During times of great stress, I tend to make drastic hair decisions. As of a couple days ago, my hair is quite short.
So, I am sitting here at my desk with my “Brittany Spears Syndrome” hair, drinking my Great Lake Brewery Beer (Edmund Fitzgerald, to be exact), and wishing the weekend away. The “Fifth Term Practical,” is Tuesday and all I want it to be is over. The test involves two raspberry mousse cakes (complete with chocolate garnishes), 50 chocolate truffles and 3 loaves challah bread. The test itself shouldn’t be too terrible, but it compounds with the looming fact that school is almost over….again….and that means B-I-G decisions need to be made…again.

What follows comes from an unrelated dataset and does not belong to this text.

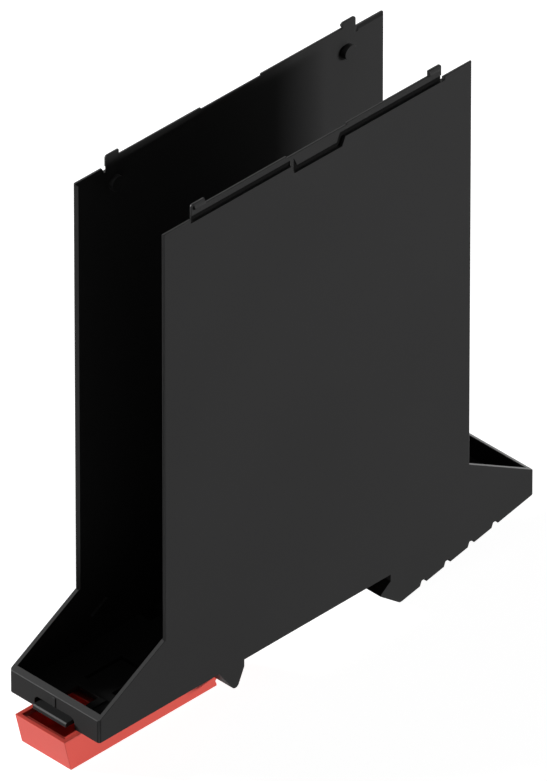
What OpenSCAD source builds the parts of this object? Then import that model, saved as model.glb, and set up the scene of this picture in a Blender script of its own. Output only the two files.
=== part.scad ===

I’ve learned that the moment you make one big decision, another one always follows close behind. And I’m not talking about the decision of eggs for breakfast with lunchtime deli-meat selections still hanging. I already feel physically exhausted by the job-searching process and it hasn’t even shifted into full gear. Like getting yourself to the gym when you’re still sore from the day before.
Coming to culinary school was a tough decision. There were many tears, too many pro/con lists to count, a bit of heartache, heaps of anxiety and, or course, several haircuts. The culinary school decision, itself, stemmed from a list of others, beginning with quitting law school, but also including leaving Boston, moving back to Ohio, and forsaking my aging marketing degree for the dream to make cookies all day.
While perusing facebook (in a vain attempt to distract myself), I learned that the law class, with whom I began my adventures, graduated this very weekend. Not only does this cause me to reflect upon my possible, alternative lives, but acts as a reminder that I graduated from undergrad exactly three years ago. In my movie (the one in my head), the “5th Term Practical Sequence” is juxtaposed with shots of the law school graduation…perhaps images of my perfectly constructed mousse cake, contrasted with dusty and tattered torts and civil procedure casebooks…
Anyway, the decision to come to culinary school felt so monumental that it’s hard to believe it’s almost over and I want to linger in it a little longer (Don’t worry Daddy, I won’t actually.) Time just keeps to speeding up, and I’m still trying to bask in peace I’ve found here.
It’s not the job search that’s the source of anxiety, but sculpting my life in the way I’ve always imagined. It might be hard to believe, but sometimes, my imagination gets a bit carried away, creating fantasy, movie-like expectations for myself. I don’t just want a job, I want a happy ending.
In the meantime, my hair now fits beautifully under my toque. So, tomorrow, with my perfectly contained hair, I will face the practical, grateful for the decisions that I’ve made, and get ready to film my next scene.